When being interviewed the suspect has the right to have a solicitor if he or she chooses, the suspect can also be interviewed without having a solicitor present if they require. However if the solicitor cannot arrive at the police station immediately, then the interview, which is one of an urgent need, can begin.
If the suspect is under the age of 18 or is mentally handicapped then there must be an ‘appropriate adult’ present during all interviews. Research suggests that many mentally vulnerable individuals are not being given this protection; the Runciman Commission recommended that the police should give clear guidelines on identifying which suspects need an appropriate adult.
In R v Aspinall 1999, the Court of Appeal ruled that a defendant who suffered from schizophrenia should have an appropriate adult present when interviewed by police. This was so even though the defendant appeared able to understand the police questions. The interview was, therefore, not admissible as evidence.

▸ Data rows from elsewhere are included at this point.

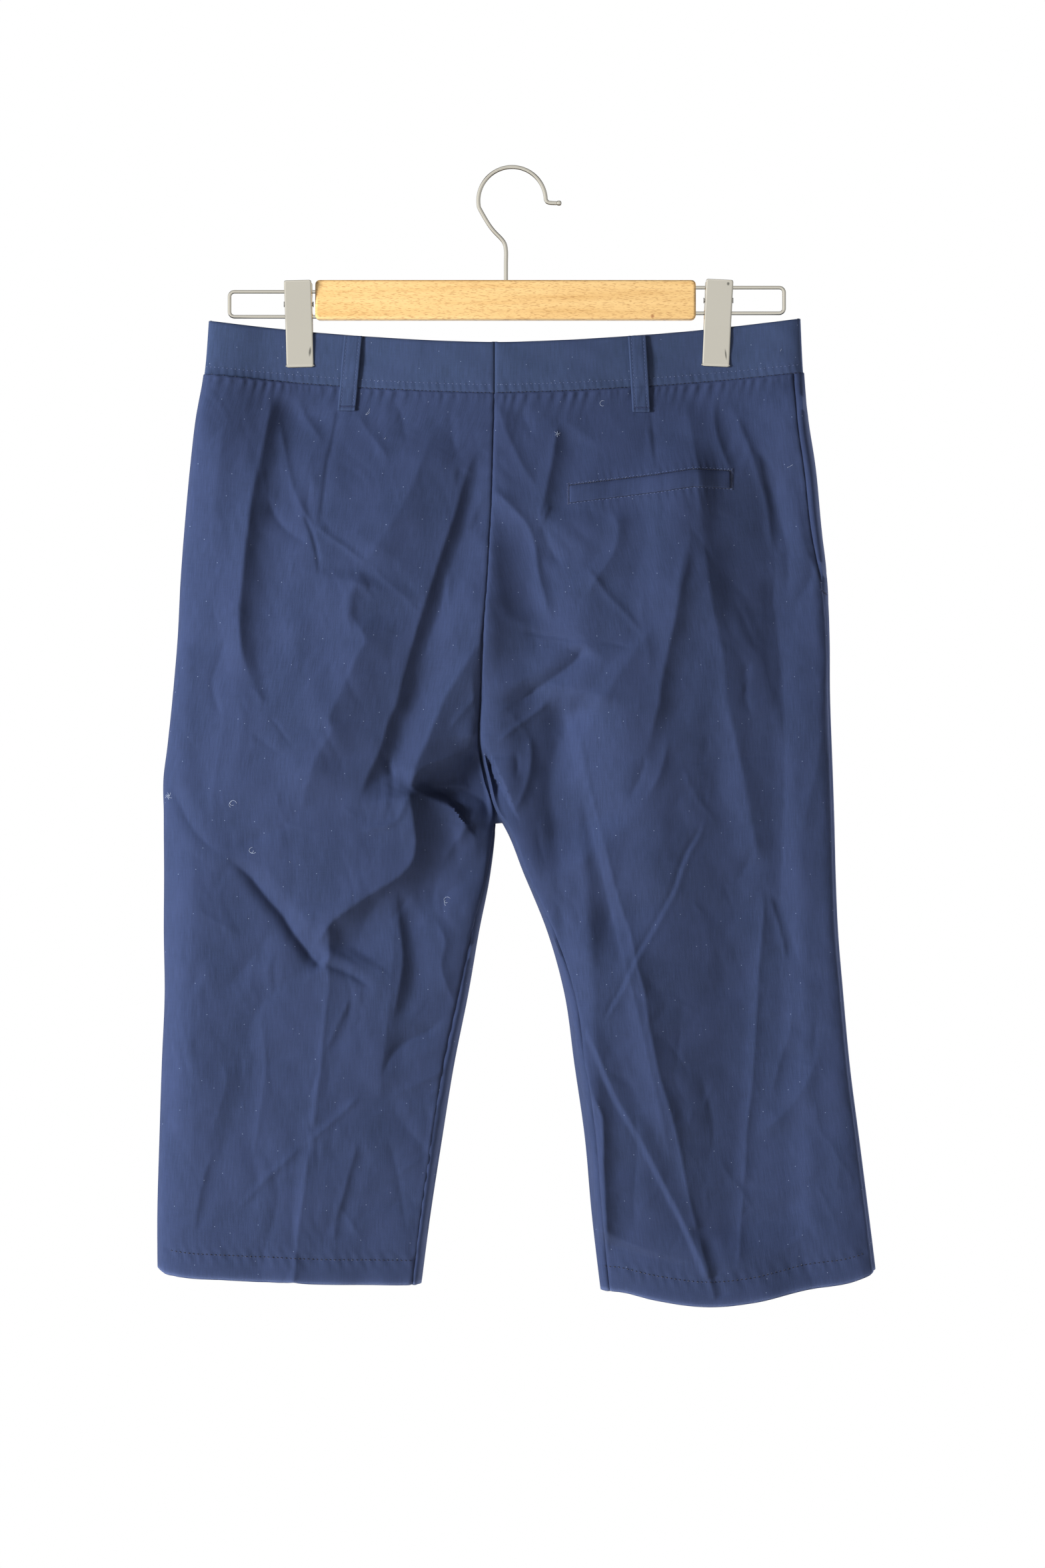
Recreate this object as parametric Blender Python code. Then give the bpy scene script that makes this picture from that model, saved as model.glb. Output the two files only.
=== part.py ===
# Capri pants hanging by the waistband from a wooden clip hanger, seat towards -Y.
# Sizes and heights are in millimetres. Meshes are made in metres through MM.
# The origin is the inside of the hook, where a rail bears. The wearer's right is +X.

import math
from collections import namedtuple

import bmesh
import bpy
import numpy as np
from mathutils import Vector
from mathutils.bvhtree import BVHTree

MM = 0.001
BACK = -1.0
FRONT = 1.0

# Cloth
PANEL_WALL = 1.3
BAND_WALL = 2.0
HEM_EXTRA_WALL = 0.9
HEM_HEIGHT = 16.5
SEAM_GAP = 0.3
LAY_GAP = 0.4
WAIST_LEVEL = -150.0
CROTCH_LEVEL = -394.0
HEM_LEVEL = -755.0
CENTRE_X = -7.5
WAIST_HALF_WIDTH = 199.0
WAIST_CURVE_POWER = 1.6
BAND_TOP_CENTRE = -118.3
BAND_TOP_RISE = 15.0
WAIST_SEAM_CENTRE = -152.9
WAIST_SEAM_RISE = 13.0
FRONT_BAND_DROP = 9.0
FRONT_HEM_LIFT = 3.0

# How far below the waist its curve and its pinch are felt, over which height the seat turns into two legs,
# and the level below which the hem's unevenness grows.
WAIST_CURVE_REACH = 150.0
PINCH_REACH = 95.0
LEG_BLEND = 105.0
HEM_SWAY_LEVEL = -560.0

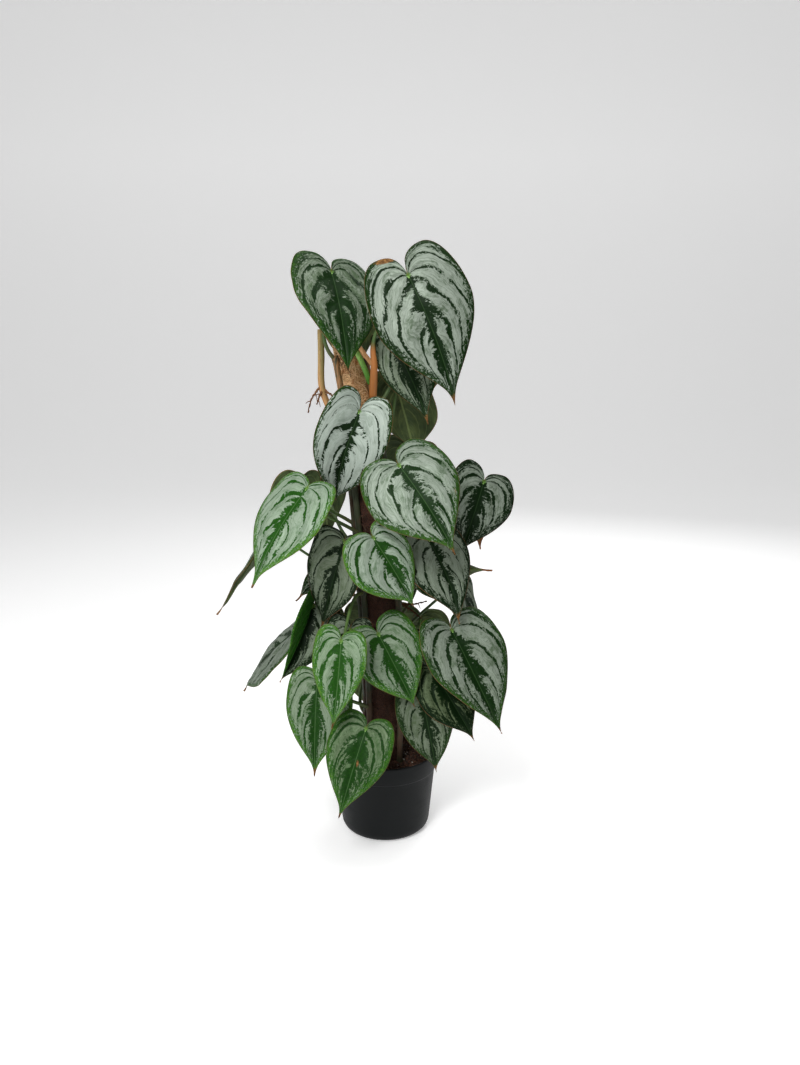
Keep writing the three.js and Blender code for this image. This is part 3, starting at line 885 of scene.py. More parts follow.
@dataclass
class Leaf:
    """A heart-shaped blade that hangs from its bent stalk."""

    name: str
    at: Point
    turn: float
    rise: float
    swing: float
    length: float
    width: float
    stem: Side
    root: float
    lobe: float = 0.18
    lobe_skew: float = 0.0
    skew: float = 0.0
    sway: float = 0.0
    bend: float = 20.0
    fold: float = 8.0
    belly: float = 0.22
    cup: float = 0.1
    ripple: float = 1.1
    sheath: float = 2.3
    via: tuple[Point, ...] = ()
    runs: int = 76
    reaches: int = 9
    look: Look = field(init=False)

    def __post_init__(self) -> None:
        """Finds the leaf's look."""
        self.look = LOOKS.get(self.name, Look())

    def half_width(self, side: int) -> float:
        """Gives the width of the right (1) or left (-1) half."""
        return self.width / 2 * (1 + side * self.skew)

    def margin(self, side: int, run: float) -> Vector:
        """Gives a point of the flat blade's margin.

        Args:
            side: The right half (1) or the left one (-1).
            run: How far round it is, from the notch (0) to the tip (1).

        Returns:
            The point, with the midrib along Y.
        """
        w = self.half_width(side)
        lobe = self.lobe * self.length * (1 + side * self.lobe_skew)
        tip = self.length
        knots = (0.0, 0.2, 0.44, 0.86, 1.0)
        parts = (
            ((0, 0), (0.02 * w, -0.62 * lobe), (0.14 * w, -lobe), (0.5 * w, -lobe)),
            ((0.5 * w, -lobe), (0.82 * w, -lobe), (w, (self.belly - 0.22) * tip), (w, self.belly * tip)),
            (
                (w, self.belly * tip),
                (w, (self.belly + 0.27) * tip),
                (0.27 * w, 0.755 * tip),
                (0.1 * w, 0.88 * tip),
            ),
            ((0.1 * w, 0.88 * tip), (0.049 * w, 0.9175 * tip), (0.02 * w, 0.96 * tip), (0, tip)),
        )
        part = next((i for i in range(3) if run < knots[i + 1]), 3)
        share = (run - knots[part]) / (knots[part + 1] - knots[part])
        return bezier([Vector((*end, 0)) for end in parts[part]], share)

    def spread(self, side: int, run: float, reach: float) -> Vector:
        """Gives a point of the flat blade.

        Args:
            side: The right half (1) or the left one (-1).
            run: How far round the blade it is, from the notch (0) to the tip (1).
            reach: How far out it is, from the midrib (0) to the margin (1).

        Returns:
            The point, with the midrib along Y.
        """
        margin = self.margin(side, run)
        rib = Vector((0, min(1.0, max(0.0, (run - 0.42) / 0.58)) ** 1.15 * self.length, 0))
        vein = margin - rib
        bow = 0.16 * min(1.0, run / 0.3) * min(1.0, (1 - run) / 0.2)
        middle = rib + vein * 0.5 + Vector((vein.y, -vein.x, 0)) * bow
        return bezier((rib, middle, margin), reach)

    def vein(self, side: int, run: float, reach: float) -> tuple[float, float]:
        """Says where a point lies among the side veins, which leave the midrib and bend towards the tip.

        Args:
            side: The right half (1) or the left one (-1).
            run: How far round the blade the point is.
            reach: How far out it is.

        Returns:
            The vein's number, whole on a vein, and how far the point is from the notch.
        """
        number = (run - VEIN_START - VEIN_SWEEP * reach**2.2) / VEIN_STEP
        return number, self.spread(side, run, reach).length

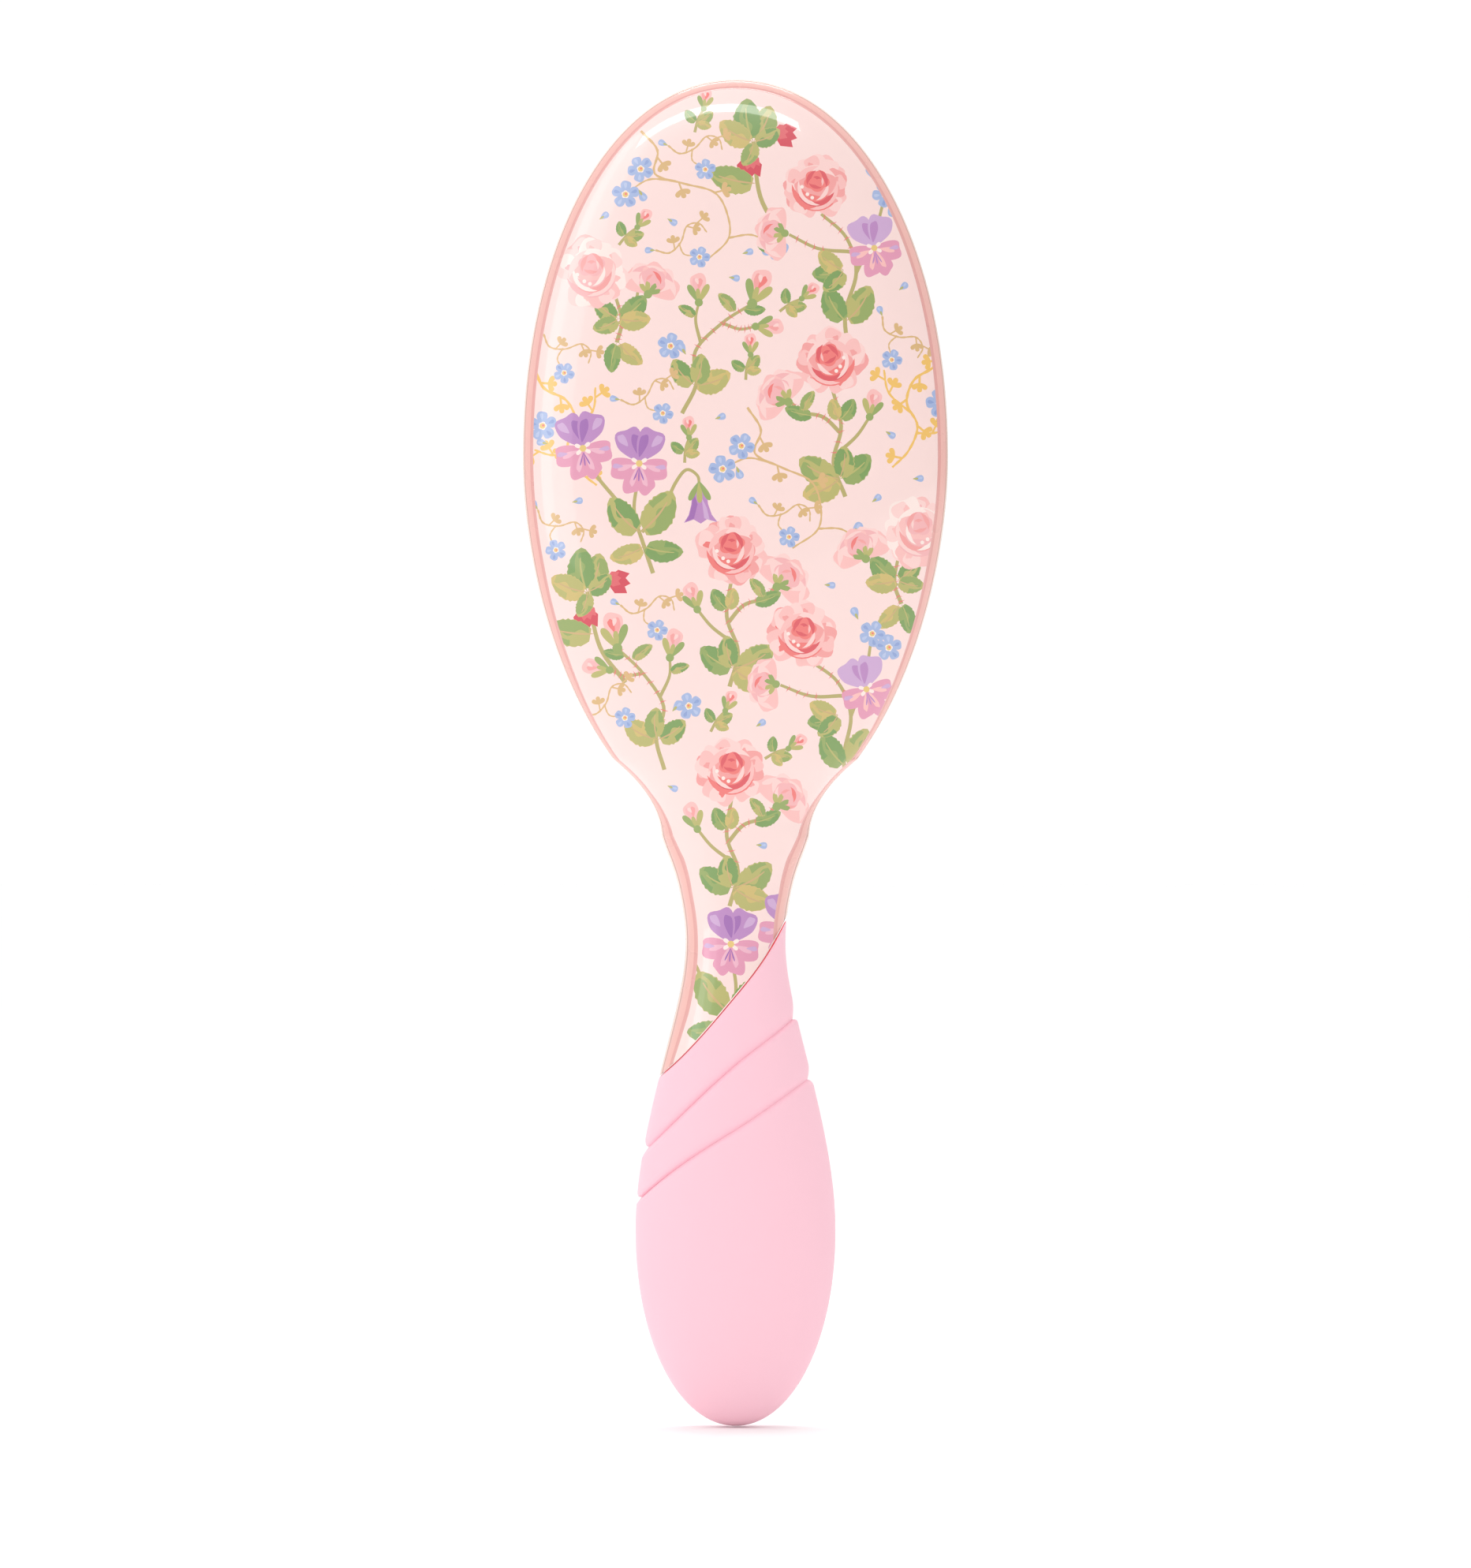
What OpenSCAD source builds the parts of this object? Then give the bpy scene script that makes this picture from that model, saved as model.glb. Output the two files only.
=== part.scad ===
// Vanity hairbrush: a detangling brush with a domed back, a rubber cushion that carries rows of
// ball-tipped bristles, and a soft grip whose bands are parted by slanting grooves.
// The brush stands upright: +Z runs from the grip to the tip of the head, the domed back faces
// -Y, the bristles face +Y and the width lies along X. The origin is in the middle of the grip
// at its widest place. The two shells meet on the plane y = 0.

/* [Head] */
// Half the width of the head at its widest
head_half_width = 36; // [30:0.5:42]
// Height of the head's widest place above the origin
head_centre_z = 131; // [128:0.5:134]
// Distance from the widest place up to the tip
head_tip_length = 63.9; // [60:0.1:68]
// Half the length of the fuller oval that shapes the head's lower part
head_foot_length = 64.5; // [62:0.1:68]
// Height where that oval ends and the flare to the neck starts
head_foot_z = 79.9; // [76:0.1:82]
// How far the back bulges behind the seam
back_depth = 9; // [7:0.1:12]
// How far the front stands before the seam
front_depth = 5; // [4.5:0.1:7]

/* [Neck] */
// Height of the small shoulders under the head
shoulder_z = 66.8; // [64:0.1:70]
// Half the width across the shoulders
shoulder_half_width = 12.5; // [11:0.1:14]
// Height of the narrowest place
waist_z = 48.8; // [46:0.1:52]
// Half the width of the narrowest place
waist_half_width = 8.45; // [8:0.05:10]
// Half the thickness of the narrowest place
waist_depth = 6.6; // [6:0.1:8]

/* [Grip] */
// Half the width of the grip at its widest
grip_half_width = 16.95; // [15:0.05:19]
// Half the thickness of the grip
grip_depth = 9.6; // [8.5:0.1:11]
// Distance from the origin down to the end of the grip
grip_butt_length = 33.1; // [30:0.1:36]
// Thickness of the soft sleeve
grip_thickness = 1.6; // [1.4:0.1:2]
// Half the width of a groove between two bands
groove_half_width = 1.2; // [1:0.1:1.4]
// Depth of a groove
groove_depth = 0.7; // [0.5:0.1:0.9]

/* [Shells] */
// Wall of the two hard shells
wall = 2; // [1.8:0.1:2.4]
// Diameter of the locating pegs between the shells
peg_d = 3; // [2.6:0.1:3.2]

/* [Cushion] */
// Half the width of the opening for the cushion
cushion_half_width = 29; // [27:0.5:30]
// Half the length of the opening for the cushion
cushion_half_length = 53; // [50:0.5:54]
// Height of the cushion's middle
cushion_centre_z = 134; // [133:0.5:135]
// How far the crown of the cushion stands before the seam
cushion_crown = 9.5; // [9:0.1:10.5]
// Rise of the cushion from its edge to its crown
cushion_rise = 4.3; // [3.5:0.1:4.5]
// Thickness of the rubber
rubber = 1.4; // [1.2:0.1:1.6]

/* [Bristles] */
// Number of rows across the cushion
rows = 17; // [11:2:17]
// Distance between two rows
row_pitch = 5.4; // [5.2:0.1:5.4]
// Distance between two bristles of a row
column_pitch = 5.6; // [5.4:0.1:6.4]
// Length of a bristle above the rubber, to the middle of its ball
bristle_length = 18.5; // [14:0.5:20]
// Diameter of a bristle where it leaves the rubber
bristle_d = 1.15; // [1:0.05:1.2]
// Diameter of a bristle under its ball
bristle_end_d = 0.9; // [0.8:0.05:1]
// Diameter of the ball tip
ball_d = 1.8; // [1.6:0.1:2]

/* [Hidden] */
row_names = [for (row = [1 : rows]) str("bristle_row_", row < 10 ? "0" : "", row)];

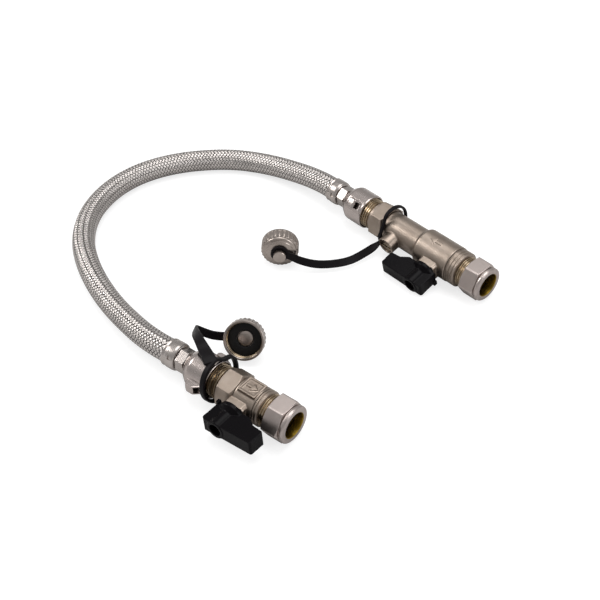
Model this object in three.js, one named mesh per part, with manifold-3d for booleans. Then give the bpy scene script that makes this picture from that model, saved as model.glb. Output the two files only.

The law gives some suspects the protection on the way they should be treated whilst being detained and questioned. Section 76 of PACE states that the court shall not allow statements that have been obtained through oppression to be used as evidence. Oppression is defined as including torture, inhuman or degrading treatment and the use or threat of violence. Code C also gives protection to suspects who are being questioned in regard to the physical conditions of the interview. For example, the code says that interviews must be adequately lit, heated and ventilated and that suspects must be given adequate breaks for meals, refreshments and sleep.
In theory the custody officer who is supposed to keep accurate records, should monitor the treatment of a suspect during their detention period. This should include the length and timing of interviews and other matters, such as visits of police officers to the defendants cell, so that any breaches of the rules will be obvious. However, research by Sanders and Bridges suggests that a substantial minority of custody records (10%) are falsified.